Introduction
Although glutamine is a nonessential amino acid in normal cells, glutamine demand is dramatically increased in cancer, supporting a range of metabolic processes including mitochondrial ATP production, protein synthesis, purine and pyrimidine biosynthesis. We previously showed that triple-negative breast cancer (TNBC) cells dramatically increase their glutamine uptake to sustain their unique glutamine metabolism, thereby supporting in vitro growth and in vivo tumour formation1.
Results
In this study, we undertook extensive metabolomic analyses of Luminal A (glutamine-independent) and triple-negative breast cancer (TNBC; glutamine-dependent) breast cancer subtypes. Our data show that TNBC cells have a unique metabolic profile, where they rely on a non-canonical use of glutamine in the TCA cycle2. Glutamine carbon is only routed once through the TCA cycle, before exiting and being converted to glutamate and exported from the cells in exchange for cystine. Importantly, this single-pass glutaminolysis increases TCA cycle fluxes of glucose, thereby replenishing TCA cycle intermediates. The coupling of glucose and glutamine catabolism appears hard-wired via a distinct TNBC gene expression profile, which is significantly upregulated in TCGA, METABRIC and TCCLE breast cancer datasets. This unique metabolic pathway strips and then sequester glutamine nitrogen, but hampers the ability of TNBC cells to oxidise glucose when glutamine is limiting, providing a novel therapeutic vulnerability.

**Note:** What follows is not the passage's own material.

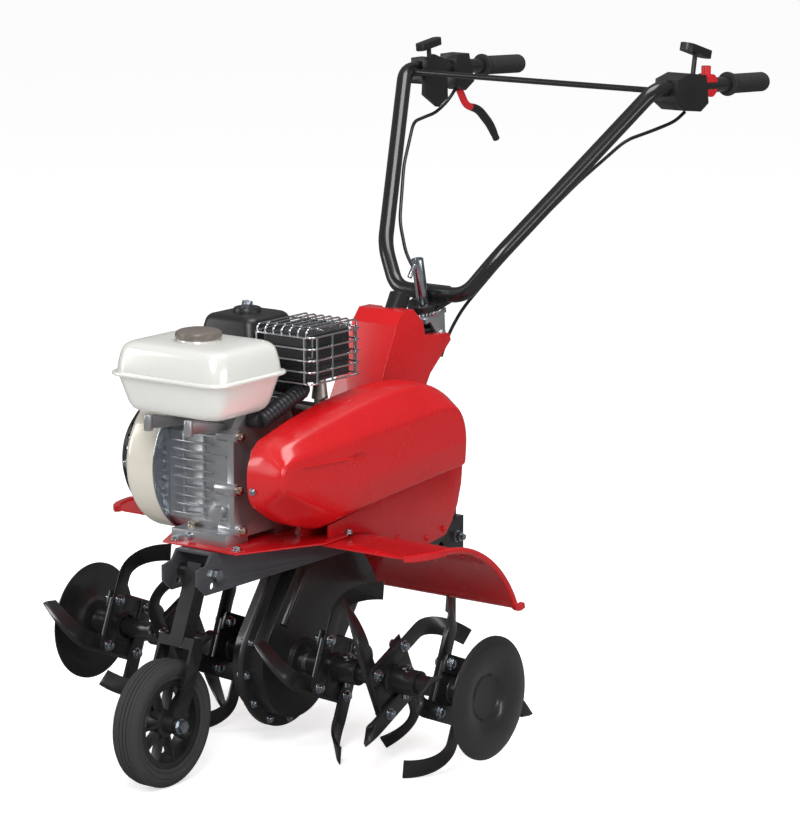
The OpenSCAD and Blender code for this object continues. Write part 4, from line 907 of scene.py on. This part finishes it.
@dataclass
class Engine(SubAssembly):
    """Crankcase, cylinder, fan cover, starter, tank and what stands on them."""

    crank: tuple[float, float] = (85.0, 457.3)
    base: float = 351.3
    step_y: float = 20.0
    step_up: float = 171.0
    rib_count: int = 9
    rib_pitch: float = 14.0
    fan_bolt_r: float = 98.0
    arm: Pairs = (
        (96, 31), (150, 31), (236, 22), (243, 14), (243, 2), (226, 1), (150, 20), (96, 20))
    cover_bolts: Pairs = (
        (160, 168), (165, 86), (157, 22), (17, 160), (13, 86), (23, 20))

    def cleaner(self) -> Object:
        """Air cleaner: pan, seam and a broad lid with soft edges."""
        low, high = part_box("air_cleaner")
        middle, half = (low + high) / 2, (high - low) / 2 / MM
        middle.z = 0
        seam, top = low.z / MM + 22, high.z / MM - 18
        levels = [(seam - 22, 12, 10), (seam - 20, 8, 12), (seam - 1, 5, 12), (seam, 1, 14),
                  (seam + 1, 0, 15), (seam + 3, 0, 15), (seam + 4, 1, 14), (seam + 4.6, 4, 14),
                  (seam + 26, 7, 15), (top - 10, 11, 16), (top - 5, 13.5, 16), (top - 2, 17, 15),
                  (top - 0.4, 23, 13), (top, 30, 12)]
        rings = [rounded_ring(middle + UP * z * MM, half.x - drawn, half.y - drawn, corner, 6)
                 for z, drawn, corner in levels]
        boss = [(0, -1), (22, -1), (22, 4), (20.6, 6.6), (17, 7.8), (9, 8.4), (0, 8.4)]
        return joined("air_cleaner_housing", [
            smooth(lofted("cleaner", rings), 40),
            turned("boss", boss, middle + UP * top * MM, UP, 40)])

    def wing_nut(self) -> Object:
        """Wing nut on its stud over the air cleaner."""
        low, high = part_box("air_cleaner")
        middle = (low + high) / 2
        foot = Vector((middle.x, middle.y, high.z - 10 * MM))
        parts = [rod("nut", foot, foot + UP * 6 * MM, 6, 20, 0.8),
                 rod("nut", foot, foot + UP * 9.6 * MM, 3, 16, 0.4)]
        for sign in (-1, 1):
            parts.append(block("nut", foot + Vector((-1.2, sign * 4, 1)) * MM,
                               foot + Vector((1.2, sign * 11, 9)) * MM, 1.1))
        return joined("cleaner_wing_nut", parts)

    def crankcase(self) -> Object:
        """Crankcase with its top stepped down below the tank's arms."""
        obj = node_copy("crankcase", "crankcase_skin")
        for vert in obj.data.vertices:
            if vert.co.z > (self.base + 150) * MM and vert.co.y < self.step_y * MM:
                vert.co.z = min(vert.co.z, (self.base + self.step_up) * MM)
        return eased(obj, 1.6, 2)

    def ribs(self) -> Object:
        """Level casting ribs across the front of the crankcase."""
        x = (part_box("crankcase")[1].x - AXLE.x) / MM - 16
        levels = [self.base + 38 + self.rib_pitch * k for k in range(self.rib_count)]
        return joined("crankcase_ribs", [
            block("rib", spot(x - 4, -78, z), spot(x + 3.4, -2, z + 2.6), 0.8, 2)
            for z in levels])

    def brackets(self) -> Object:
        """Two cast arms that carry the front of the tank."""
        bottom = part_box("fuel_tank")[0].z / MM
        made = []
        for y in (-70, 8):
            rings = [[spot(x, y + w, bottom - down) for x, down in self.arm] for w in (-3, 3)]
            made.append(eased(lofted("arm", rings), 1.0, 2))
            made.append(rod("arm", spot(236, y, bottom - 25), spot(236, y, bottom - 0.4), 7, 24, 1))
        return joined("tank_arms", made)

    def build(self) -> None:
        """Makes the engine's pieces."""
        self.add(self.crankcase(), CASTING, "crankcase")
        self.add(self.ribs(), CASTING)
        self.soften("engine_cylinder", CASTING, 0.5, 1)
        self.soften("carburettor", CASTING, 1.5)
        self.soften("rocker_cover", PLASTIC, 3.0)
        self.soften("fan_cover", FAN_CREAM, 2.5, 3, 40)
        self.soften("fan_shroud", ZINC, 0.8, 2)
        self.add(self.brackets(), CASTING, "tank_brackets")
        self.paint(PLASTIC, "recoil_starter")
        self.add(self.cleaner(), PLASTIC, "air_cleaner")
        self.add(self.wing_nut(), ZINC)
        self.dress()

    def dress(self) -> None:
        """Bolts of the side cover, the foot and the fan cover."""
        x, z = self.crank
        self.bolts("side_cover_bolts", [spot(a, 44, self.base + b) for a, b in self.cover_bolts],
                   LEFT, 13, 8, YELLOW_ZINC)
        foot = self.base + 17
        self.bolts("foot_bolts", [spot(158, y, foot) for y in (-52, 8)], UP, 13, 8, YELLOW_ZINC)
        self.bolts("foot_end_bolt", [spot(185, -34, foot - 8)], FRONT, 12, 6)
        turns = [math.radians(t) for t in (60, 0, -62, 120)]
        self.bolts("fan_cover_bolts",
                   [spot(x + self.fan_bolt_r * math.cos(a), -157, z + self.fan_bolt_r * math.sin(a))
                    for a in turns], -LEFT, 12, 6)


@dataclass
class FuelTank(SubAssembly):
    """Tank of two moulded halves with a lipped seam between them, and its cap."""

    seam_up: float = 61.0
    cap_tall: float = 15.0
    cap_grips: int = 12
    below: Pairs = (
        (-61, 52), (-60.5, 39), (-58.5, 30), (-54, 23.5), (-47, 19.5), (-37, 16.5), (-20, 12),
        (-6, 8.2), (-3.2, 7))
    lip: Pairs = (
        (-3, 1.4), (-2.4, 0.5), (-1, 0), (0.6, 0), (1.6, 0.5), (2, 1.4))
    above: Pairs = (
        (2.4, 6), (6, 6.2), (20, 8), (32, 10.6), (38, 12.6), (42, 15.4), (45, 19.4), (47, 25),
        (48, 34), (49, 52))

    def shell(self) -> Object:
        """Both halves with the lip between them and the neck on top."""
        low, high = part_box("fuel_tank")
        middle, half = (low + high) / 2, (high - low) / 2 / MM
        middle.z = low.z + self.seam_up * MM
        rings = [rounded_ring(middle + UP * up * MM, half.x - drawn, half.y - drawn,
                              max(12.0, 30 - drawn * 0.2), 8)
                 for up, drawn in (*self.below, *self.lip, *self.above)]
        cap_low, cap_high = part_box("fuel_cap")
        top = (cap_low + cap_high) / 2
        top.z = high.z
        collar = [(25, -9), (33.5, -9), (32.4, -5), (31, -1), (30, 0), (25, 0)]
        return joined("fuel_tank_shell", [smooth(lofted("tank", rings), 50),
                                          turned("tank_collar", collar, top, UP, 48)])

    def cap(self) -> Object:
        """Low screw cap with grips round its rim."""
        low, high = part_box("fuel_cap")
        middle = Vector(((low.x + high.x) / 2, (low.y + high.y) / 2, low.z - 2.5 * MM))
        r, tall = (high.x - low.x) / 2 / MM, self.cap_tall
        profile = [(0, 0), (r - 2, 0), (r - 0.6, 1.2), (r, 3), (r, tall - 7),
                   (r - 1.2, tall - 4.6), (r - 5, tall - 2.8), (r - 12, tall - 1.2),
                   (r - 22, tall - 0.3), (0, tall)]
        parts = [turned("fuel_cap", profile, middle, UP, 72)]
        for k in range(self.cap_grips):
            a = math.tau * (k + 0.5) / self.cap_grips
            foot = middle + Vector((math.cos(a), math.sin(a), 0)) * (r - 1.6) * MM
            parts.append(rod("grip", foot + UP * 2 * MM, foot + UP * (tall - 6) * MM, 2.6, 12, 0.8))
        return joined("fuel_cap_turned", parts)

    def build(self) -> None:
        """Makes the tank and its cap."""
        self.add(self.shell(), TANK_IVORY, "fuel_tank")
        self.add(self.cap(), CAP_BROWN, "fuel_cap")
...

However, our ability to study these novel metabolic pathways and therapeutic vulnerabilities are hampered by the use of traditional culture conditions that do not reflect in vivo metabolite or gas levels. As such, we have also utilised a novel physiological culture method which allows us for the first time to culture cell lines and explants under similar conditions to what they would experience in the body, which can be used to better study drug responses in the lab.
Conclusions
These data suggest provide a new understanding of how metabolically rigid TNBC cells are sensitive to glutamine deprivation and a way to select vulnerable TNBC subtypes that may be responsive to metabolic-targeted therapies. In addition, by better modelling the in vivo tumour nutrient environment, we can now more accurately determine drug responses which may facilitate more effective translation of drugs into the clinic.